Le 3 juin à 19h à Paris , à l'initiative de Marie Holzman, sinologue et humaniste , les amis de la Chine , la vraie , seront esplanade du Trocadéro à Paris , pour se souvenir de la révolte démocratique de 1989 à Pékin et de sa répression par l'armée Chinoise , à la demande de Deng Xiaoping . Aujourd'hui encore , il est interdit de mentionner ce massacre en Chine pour une raison évidente : le Président Chinois actuel Hu Jintao et son Premier ministre Wen Jiabao furent , à l'époque , tous deux complices de la répression .

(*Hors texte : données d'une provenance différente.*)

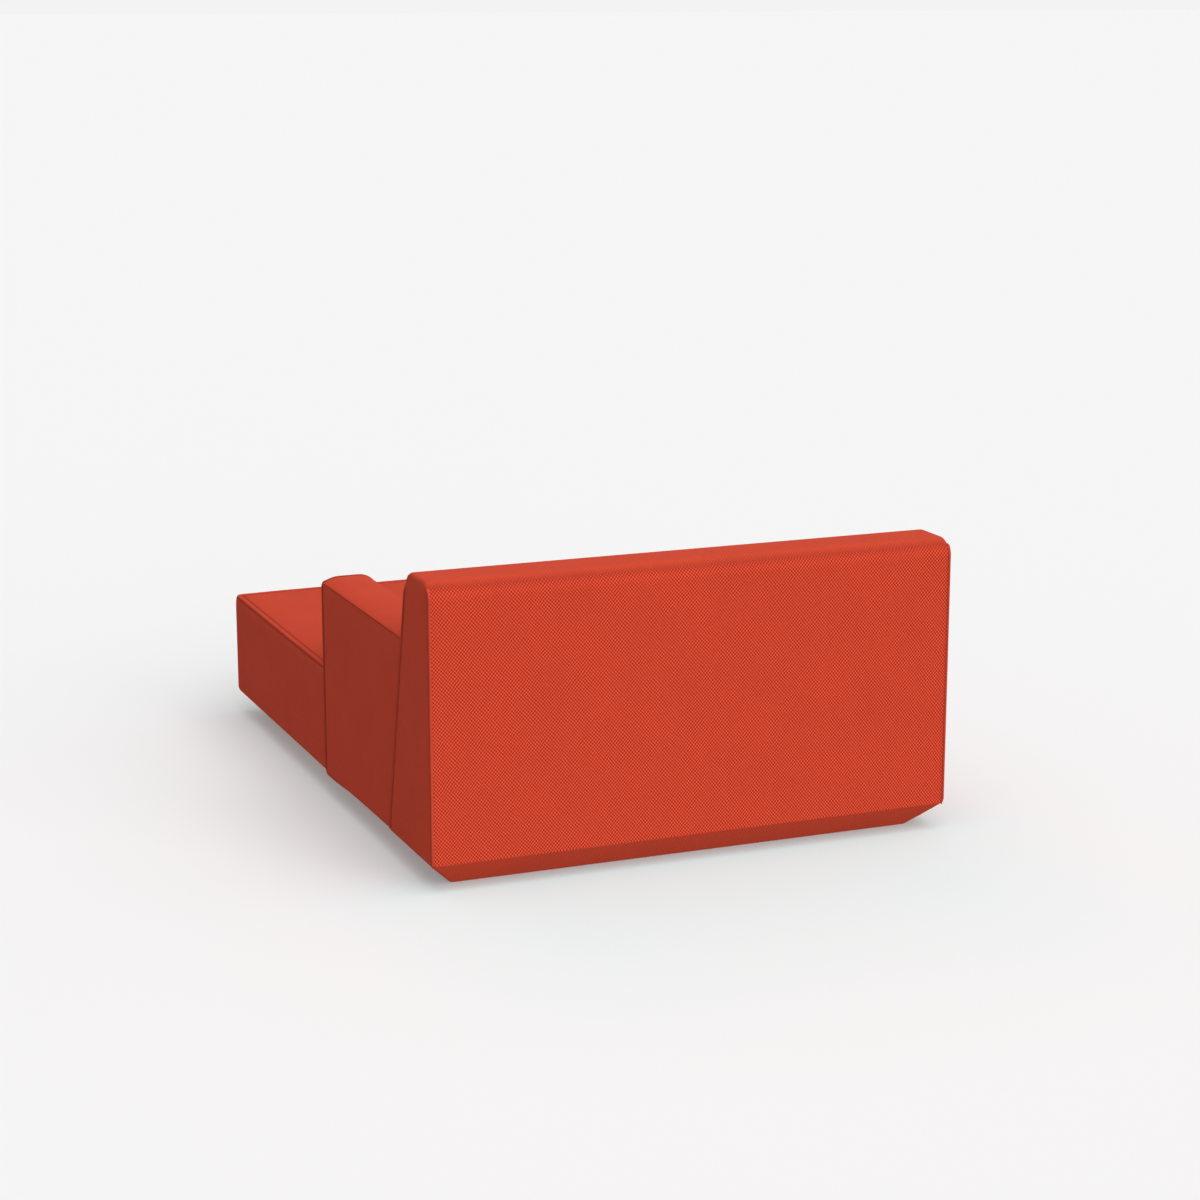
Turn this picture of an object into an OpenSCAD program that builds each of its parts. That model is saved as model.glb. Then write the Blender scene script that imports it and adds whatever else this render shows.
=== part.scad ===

S'il subsistait le moindre doute sur qui a ordonné le massacre et qui fut complice , il est levé cette semaine par la publication des mémoires posthumes de Zhao Ziyang , secrétaire général du PC chinois à l'époque . Zhao qui voulait négocier avec les étudiants -et qui fut le véritable instigateur des réformes économiques libérales - fut évincé par la bande de Deng . La notion même de négociation démocratique échappait à Deng comme à ses disciples , toujours au pouvoir.

On ne sait toujours pas ce qu'il est advenu des victimes : nombre de corps ont été emportés par les militaires , privant les familles de mémoire et interdisant le deuil. Pour qui connait un peu la Chine , sachons qu'en silence , le peuple se souviendra . Aussi longtemps que le Parti communiste n'avouera pas ce crime, le régime ne sera pas légitime et la Chine ne sera pas un Etat normal.

Sans aucun doute, Bernard Kouchner, nous rejoindra-t-il au Trocadéro?